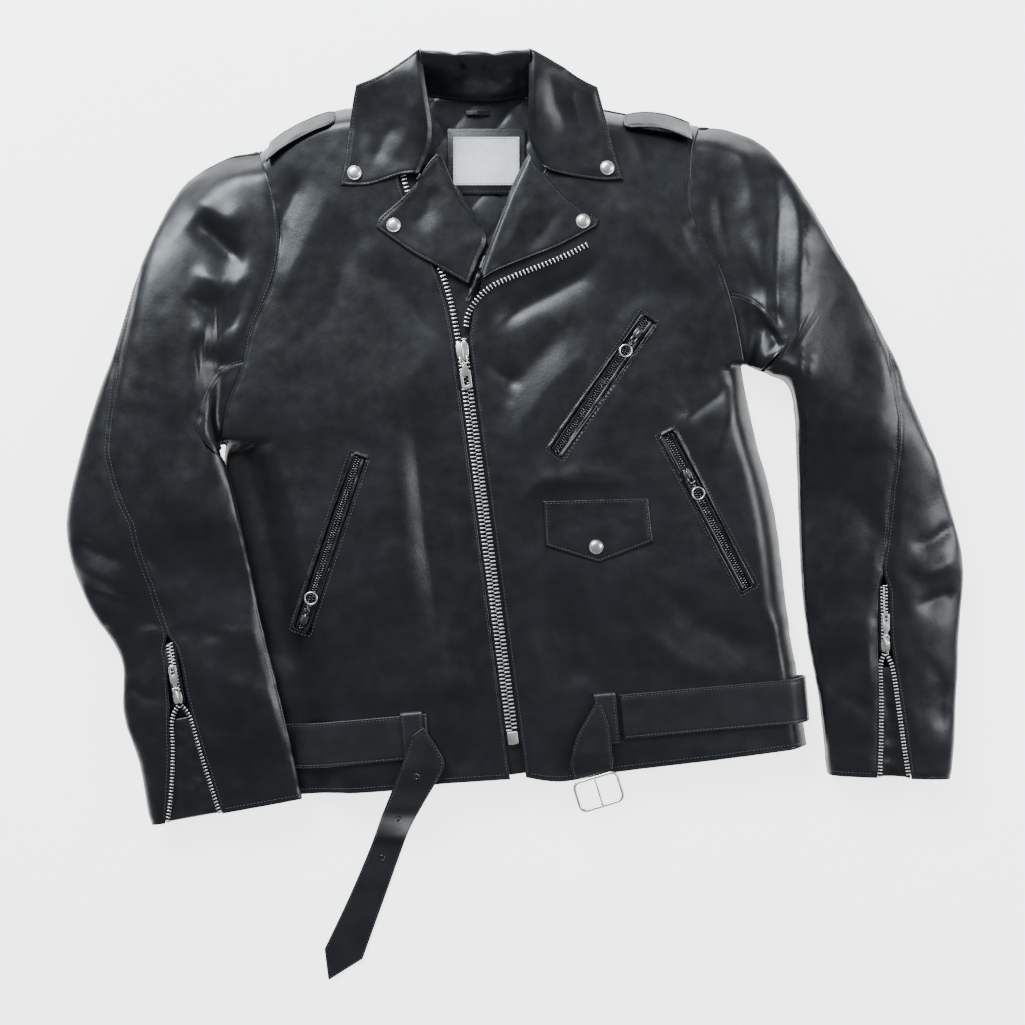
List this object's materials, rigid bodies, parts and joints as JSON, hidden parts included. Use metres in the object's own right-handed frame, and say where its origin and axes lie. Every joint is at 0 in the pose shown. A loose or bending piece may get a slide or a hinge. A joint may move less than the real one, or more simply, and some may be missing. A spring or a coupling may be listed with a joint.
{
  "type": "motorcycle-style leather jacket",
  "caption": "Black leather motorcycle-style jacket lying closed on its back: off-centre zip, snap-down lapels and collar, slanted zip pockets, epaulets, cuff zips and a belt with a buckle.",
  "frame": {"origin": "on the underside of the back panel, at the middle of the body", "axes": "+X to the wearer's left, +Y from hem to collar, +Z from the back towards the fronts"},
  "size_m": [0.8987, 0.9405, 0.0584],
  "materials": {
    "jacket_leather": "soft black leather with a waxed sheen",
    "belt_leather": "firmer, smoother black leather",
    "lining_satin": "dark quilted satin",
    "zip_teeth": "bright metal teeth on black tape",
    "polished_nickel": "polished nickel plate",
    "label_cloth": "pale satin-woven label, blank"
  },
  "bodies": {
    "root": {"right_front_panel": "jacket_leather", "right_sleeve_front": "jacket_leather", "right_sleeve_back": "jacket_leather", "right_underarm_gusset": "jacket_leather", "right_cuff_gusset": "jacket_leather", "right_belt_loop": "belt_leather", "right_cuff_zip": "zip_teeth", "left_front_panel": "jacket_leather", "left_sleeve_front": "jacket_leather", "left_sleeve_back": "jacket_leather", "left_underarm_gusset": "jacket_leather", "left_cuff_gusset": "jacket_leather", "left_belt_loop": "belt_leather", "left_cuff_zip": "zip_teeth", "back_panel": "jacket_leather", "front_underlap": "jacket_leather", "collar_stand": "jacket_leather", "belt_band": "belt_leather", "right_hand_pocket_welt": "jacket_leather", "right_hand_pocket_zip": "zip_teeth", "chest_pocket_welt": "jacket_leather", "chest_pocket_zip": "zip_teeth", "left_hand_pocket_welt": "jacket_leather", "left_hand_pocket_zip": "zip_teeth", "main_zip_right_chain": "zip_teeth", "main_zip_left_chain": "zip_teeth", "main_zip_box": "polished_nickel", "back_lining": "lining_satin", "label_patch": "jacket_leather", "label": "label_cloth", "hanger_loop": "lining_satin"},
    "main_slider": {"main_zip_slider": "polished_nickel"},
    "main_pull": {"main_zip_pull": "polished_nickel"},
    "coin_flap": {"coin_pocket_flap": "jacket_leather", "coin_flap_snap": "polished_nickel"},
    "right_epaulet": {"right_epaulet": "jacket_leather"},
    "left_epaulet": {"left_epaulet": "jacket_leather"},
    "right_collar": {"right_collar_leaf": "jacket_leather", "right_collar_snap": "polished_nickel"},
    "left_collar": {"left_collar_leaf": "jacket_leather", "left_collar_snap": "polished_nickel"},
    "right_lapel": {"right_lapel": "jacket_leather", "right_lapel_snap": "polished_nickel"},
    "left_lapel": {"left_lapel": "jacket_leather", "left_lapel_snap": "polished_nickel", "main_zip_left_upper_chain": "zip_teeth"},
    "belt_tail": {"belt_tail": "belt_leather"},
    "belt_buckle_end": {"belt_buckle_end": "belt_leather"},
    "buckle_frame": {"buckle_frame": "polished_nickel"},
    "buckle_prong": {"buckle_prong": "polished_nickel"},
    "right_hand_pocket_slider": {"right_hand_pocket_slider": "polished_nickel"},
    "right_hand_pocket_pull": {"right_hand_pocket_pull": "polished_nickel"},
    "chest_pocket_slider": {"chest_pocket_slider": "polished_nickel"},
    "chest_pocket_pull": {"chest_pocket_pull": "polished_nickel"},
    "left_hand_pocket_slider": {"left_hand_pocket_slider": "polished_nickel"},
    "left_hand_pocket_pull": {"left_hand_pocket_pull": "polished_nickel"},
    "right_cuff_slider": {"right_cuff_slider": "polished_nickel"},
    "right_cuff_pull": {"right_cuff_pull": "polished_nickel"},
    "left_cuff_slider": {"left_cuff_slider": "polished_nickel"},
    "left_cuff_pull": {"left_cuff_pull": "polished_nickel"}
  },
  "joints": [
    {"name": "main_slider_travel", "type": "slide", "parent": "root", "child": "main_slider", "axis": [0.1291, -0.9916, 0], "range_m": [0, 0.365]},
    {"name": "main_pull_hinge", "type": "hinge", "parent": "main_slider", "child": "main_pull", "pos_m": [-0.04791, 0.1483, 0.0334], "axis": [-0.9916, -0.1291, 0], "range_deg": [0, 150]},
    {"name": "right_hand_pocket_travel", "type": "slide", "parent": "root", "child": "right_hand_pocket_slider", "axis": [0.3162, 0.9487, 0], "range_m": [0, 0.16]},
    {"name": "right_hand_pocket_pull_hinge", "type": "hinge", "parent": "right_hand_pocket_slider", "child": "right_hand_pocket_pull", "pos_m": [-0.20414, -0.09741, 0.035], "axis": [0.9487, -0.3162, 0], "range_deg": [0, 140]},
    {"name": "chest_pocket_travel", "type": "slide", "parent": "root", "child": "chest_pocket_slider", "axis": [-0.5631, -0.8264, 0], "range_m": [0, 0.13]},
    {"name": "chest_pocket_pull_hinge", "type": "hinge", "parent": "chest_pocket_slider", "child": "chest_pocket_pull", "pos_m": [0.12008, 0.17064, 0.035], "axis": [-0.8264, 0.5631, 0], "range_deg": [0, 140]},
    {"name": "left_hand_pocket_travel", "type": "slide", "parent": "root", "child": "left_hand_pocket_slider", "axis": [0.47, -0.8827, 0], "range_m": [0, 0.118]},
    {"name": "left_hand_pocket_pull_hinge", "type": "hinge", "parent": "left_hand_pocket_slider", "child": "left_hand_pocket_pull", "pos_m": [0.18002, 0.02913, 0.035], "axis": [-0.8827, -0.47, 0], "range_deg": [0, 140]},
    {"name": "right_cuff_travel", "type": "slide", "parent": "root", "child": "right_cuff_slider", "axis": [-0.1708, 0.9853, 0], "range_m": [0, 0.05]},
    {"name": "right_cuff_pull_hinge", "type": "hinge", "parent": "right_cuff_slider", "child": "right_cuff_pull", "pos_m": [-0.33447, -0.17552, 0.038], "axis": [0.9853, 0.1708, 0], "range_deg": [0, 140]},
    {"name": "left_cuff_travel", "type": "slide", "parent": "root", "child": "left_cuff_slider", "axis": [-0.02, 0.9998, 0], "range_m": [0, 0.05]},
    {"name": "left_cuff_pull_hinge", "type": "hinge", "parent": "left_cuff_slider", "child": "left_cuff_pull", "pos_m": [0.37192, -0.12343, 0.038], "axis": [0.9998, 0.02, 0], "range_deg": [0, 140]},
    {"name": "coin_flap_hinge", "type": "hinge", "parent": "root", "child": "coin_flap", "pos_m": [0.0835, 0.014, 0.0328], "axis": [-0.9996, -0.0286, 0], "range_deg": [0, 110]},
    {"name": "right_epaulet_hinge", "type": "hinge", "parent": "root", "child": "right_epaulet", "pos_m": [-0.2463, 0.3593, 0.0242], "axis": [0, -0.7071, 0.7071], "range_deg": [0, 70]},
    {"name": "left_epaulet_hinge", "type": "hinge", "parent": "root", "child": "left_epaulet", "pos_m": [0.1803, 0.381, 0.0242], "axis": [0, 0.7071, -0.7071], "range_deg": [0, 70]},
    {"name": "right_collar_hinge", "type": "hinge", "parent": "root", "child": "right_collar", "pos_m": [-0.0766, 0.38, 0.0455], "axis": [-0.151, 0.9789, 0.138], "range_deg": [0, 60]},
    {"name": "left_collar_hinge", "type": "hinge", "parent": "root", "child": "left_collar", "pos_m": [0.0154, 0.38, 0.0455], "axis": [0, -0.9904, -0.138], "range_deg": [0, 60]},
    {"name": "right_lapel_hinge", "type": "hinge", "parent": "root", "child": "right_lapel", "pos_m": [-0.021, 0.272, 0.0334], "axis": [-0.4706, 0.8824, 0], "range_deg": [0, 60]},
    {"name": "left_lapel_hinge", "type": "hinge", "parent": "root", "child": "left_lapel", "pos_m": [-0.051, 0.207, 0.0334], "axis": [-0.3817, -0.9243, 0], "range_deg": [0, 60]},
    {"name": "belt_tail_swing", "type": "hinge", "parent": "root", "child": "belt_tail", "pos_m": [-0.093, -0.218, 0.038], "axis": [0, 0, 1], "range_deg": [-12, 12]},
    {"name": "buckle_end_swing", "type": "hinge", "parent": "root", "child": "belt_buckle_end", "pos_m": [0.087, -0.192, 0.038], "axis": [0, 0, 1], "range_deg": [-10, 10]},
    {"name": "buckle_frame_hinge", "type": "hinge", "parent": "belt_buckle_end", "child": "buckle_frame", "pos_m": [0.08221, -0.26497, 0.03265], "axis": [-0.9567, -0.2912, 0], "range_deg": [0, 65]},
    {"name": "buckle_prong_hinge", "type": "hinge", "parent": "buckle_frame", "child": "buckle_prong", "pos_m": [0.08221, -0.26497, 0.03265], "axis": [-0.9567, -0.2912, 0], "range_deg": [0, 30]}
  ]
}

=======

- EXERCISE REQUIREMENTS
Scan the material and collect every line that contains "bodies".

- SOLVED EXERCISE
List this object's materials, rigid bodies, parts and joints as JSON, hidden parts included. Use metres in the object's own right-handed frame, and say where its origin and axes lie. Every joint is at 0 in the pose shown. A loose or bending piece may get a slide or a hinge. A joint may move less than the real one, or more simply, and some may be missing. A spring or a coupling may be listed with a joint.
  "bodies": {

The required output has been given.